LUBIN BAUGIN (Pithiviers, ca. 1612 - Paris, 1663).
"Virgin of the Pietà". France, early 17th century.
Oil on canvas.
Exhibited in the exhibition on the painter organized at the Museums of Orleans and Toulouse, 2002.
Published in the catalog raisonné of the painter, N'87. p. 226.
In good condition.
Measurements: 59 x 45 cm; 83 x 69 cm (frame).
The nickname by which Lubin Baugin was known among his contemporaries, "Little Guido", is more than justified in this canvas, where the concomitances between this magnificent Virgin and the feminine figures of Guido Reni are remarkable. The faint rapture imprinted on the face of the Dolorosa, with imploring eyes and in silent dialogue with the Lord, recalls the Virgin in Reni's Assumption. The solidity of the modeling and the silvery reflections are also influenced by Bolognese classicism. But other sources can also be appreciated: the imprint of Parmigianino is evident in the way of placing the fine-fingered hand on the heart. On the other hand, the composition shows genuine elements of the author, which only respond to his own genius: the stormy density of the sky as a transcript of the compassionate mood of the Pious One, as well as the exquisiteness with which the pathos contained in the expression and the draping of the veil is resolved. Baugin showed special mastery in the Marian representations, in which he interpreted with great creative freedom the Renaissance and Mannerist legacy of the Italians. In his work, the teachings of Raphael, but also those of the School of Fontainebleau, are present. Comparable examples of this devotional painting can be found in the Musée de Reims and the Louvre.

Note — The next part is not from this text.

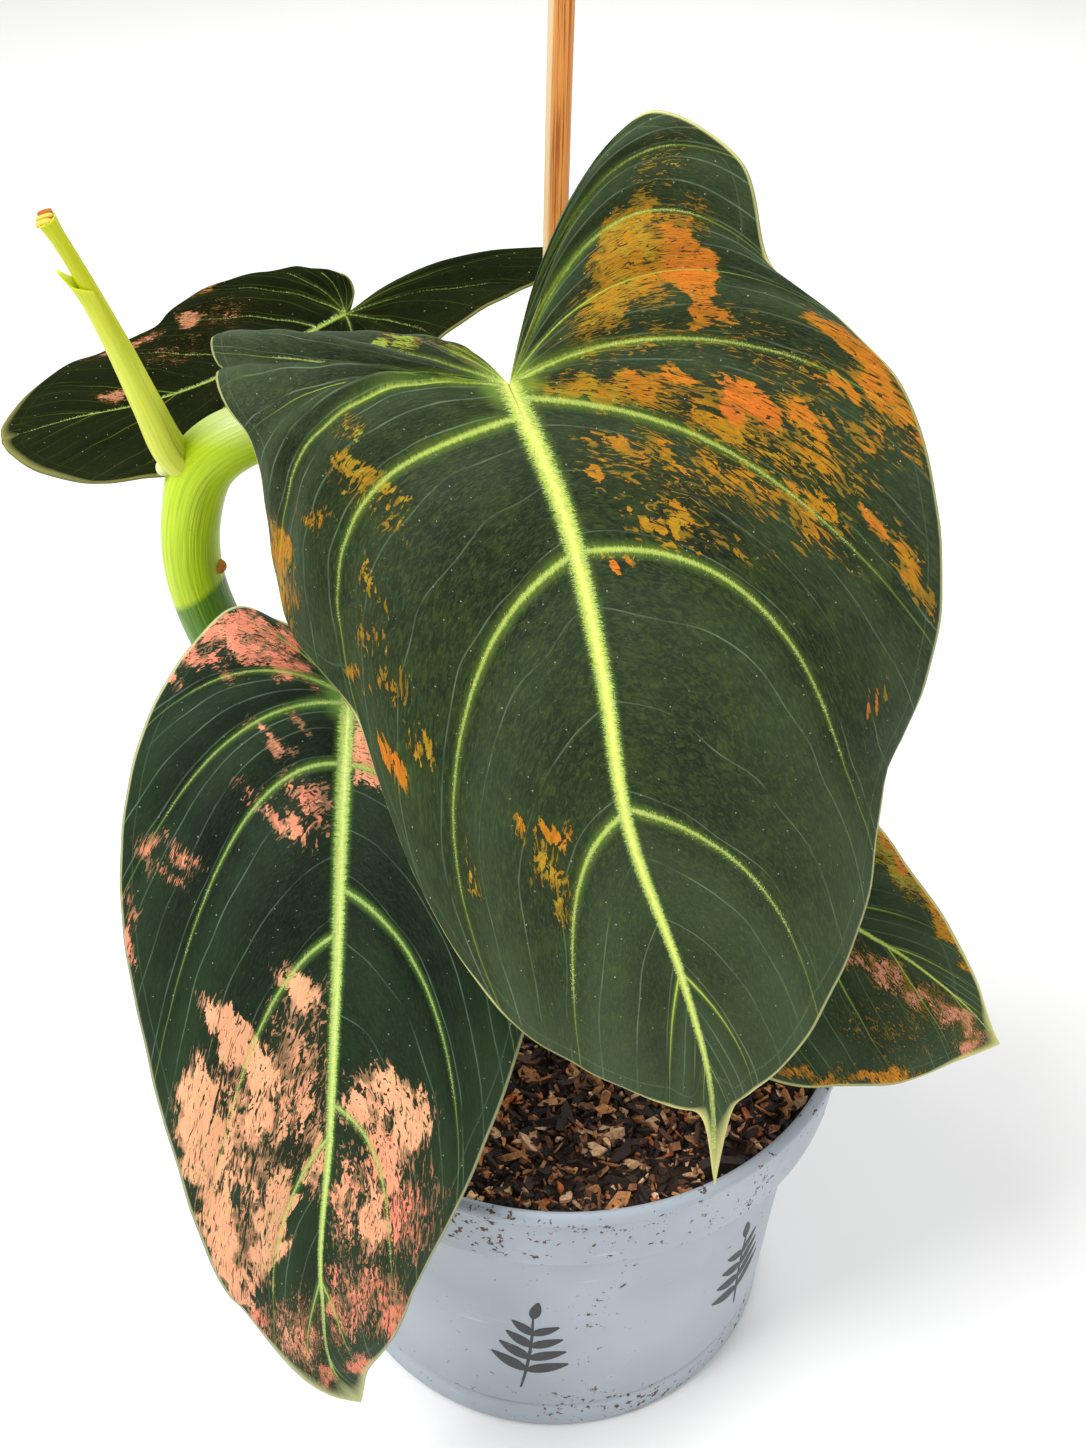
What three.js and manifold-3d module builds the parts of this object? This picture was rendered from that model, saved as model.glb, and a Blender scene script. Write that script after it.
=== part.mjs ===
// Black gold philodendron in a nursery pot: a climbing aroid with four heart-shaped blades on thin
// petioles, a bent stem, the stub of a cut petiole and a split-bamboo stake in bark-rich soil.
// Millimetres, +Z up, the origin at the middle of the pot's flat base. The front blade faces -Y.
import * as THREE from 'three';
import Module from 'manifold-3d';
import { mergeVertices } from 'three/addons/utils/BufferGeometryUtils.js';

// Driving dimensions
const RIM_RADIUS = 60;
const POT_HEIGHT = 92;
const COLLAR_DEPTH = 17;
const BODY_TOP_RADIUS = 53.4;
const HEEL_RADIUS = 50.2;
const BASE_RADIUS = 49;
const COLLAR_INSIDE = RIM_RADIUS - 2.9;
const WALL = 1.5;
const FLOOR = 2;
const SECTORS = 48;
const DRAIN = { count: 8, radius: 3.5, circle: 38 };
const GAP = 0.3;
const SLIVER = 0.01;

const SOIL_LEVEL = 85;
const SOIL_RINGS = [12, 24, 35, 45, 53];
const CHIPS = { count: 32, seed: 7, length: [4, 9], width: [2, 4], thickness: [1, 2], lift: 0.2, rimGap: 7 };
const STEM_HOLE_GAP = 0.6;
const STAKE_HOLE_GAP = 0.4;

const STAKE = { x: -5, y: 33, foot: 14, top: 312, width: 4.2, depth: 3.4 };

const BLADE_THICKNESS = 0.9;
const RIB_HEIGHT = 1.6;
const PETIOLE_JOINT = 2.5;
const PETIOLE_TURN = 6;
const COLUMNS = [0, 0.05, 0.17, 0.33, 0.52, 0.71, 0.88, 1];

// Stem: points along its middle with the radius at each
const STEM = [
  [-22, 6, 34, 5.6], [-25, 7, 80, 5.8], [-40, 9, 122, 5.4], [-58, 11, 152, 5.2], [-65.5, 12, 168, 5.2],
  [-68.3, 12, 182, 5.0], [-67.2, 12, 194, 5.0], [-63.8, 12, 203.5, 5.4], [-57, 12.5, 208.5, 5.2],
  [-47, 15, 209.5, 4.6], [-35, 19, 206, 4.4], [-24, 23, 198, 4.2], [-16, 26, 187, 3.4],
];
const NODE_RINGS = [{ at: 0.36, height: 0.5 }, { at: 0.56, height: 0.6 }, { at: 0.84, height: 0.5 }];
const ROOT_NUB = { at: [-63, 10.5, 178.5], radius: 1.6 };
const STEM_TUBE = { sides: 12, steps: 34 };
const STUB_TUBE = { sides: 10, steps: 16 };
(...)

Lubin Baugin was a renowned French painter of religious works. He received the nickname "Le Petit Guide" (the little Guido) because of the influence of Guido Reni on his painting. Nothing is known of his early training, but by 1629 he was already in Paris, where on May 23 he was appointed a member of the artists' guild of the abbey of Saint-Germain-des-Prés. During the second half of the 1630s he traveled in Italy, where he studied the works of Raphael, Correggio, Parmigianino, Barocci and Guido Reni, and finally settled in Rome, where he married the first of his three wives. In 1641 he returned to Paris, where he settled with his family in a house on the Pont Nôtre-Dame. Baugin joined the Académie de Saint-Luc in 1645 and the newly created Académie Royale in 1651. By 1657 he was already painter to the young King Louis XIV. Like other artists of his generation, his style is strongly influenced by the art of the School of Fontainebleau, and by a marked mannerist tendency appreciable both in his taste for elongated bodies and in the curved rhythms of his compositions, as well as in the slightly acid coloring of his paintings, an influence received from his master Simon Vouet, who familiarized him with Italian painting. Among his most important works are religious canvases such as Virgin with Child and St. John (Musée des Beaux-Arts de Nancy), and Nativity of Mary (Musée Granet, Aix-en-Provence). "The Five Senses," his celebrated still life, is an exception to his preference for sacred subjects. In the Louvre Museum there is a Holy Family of his.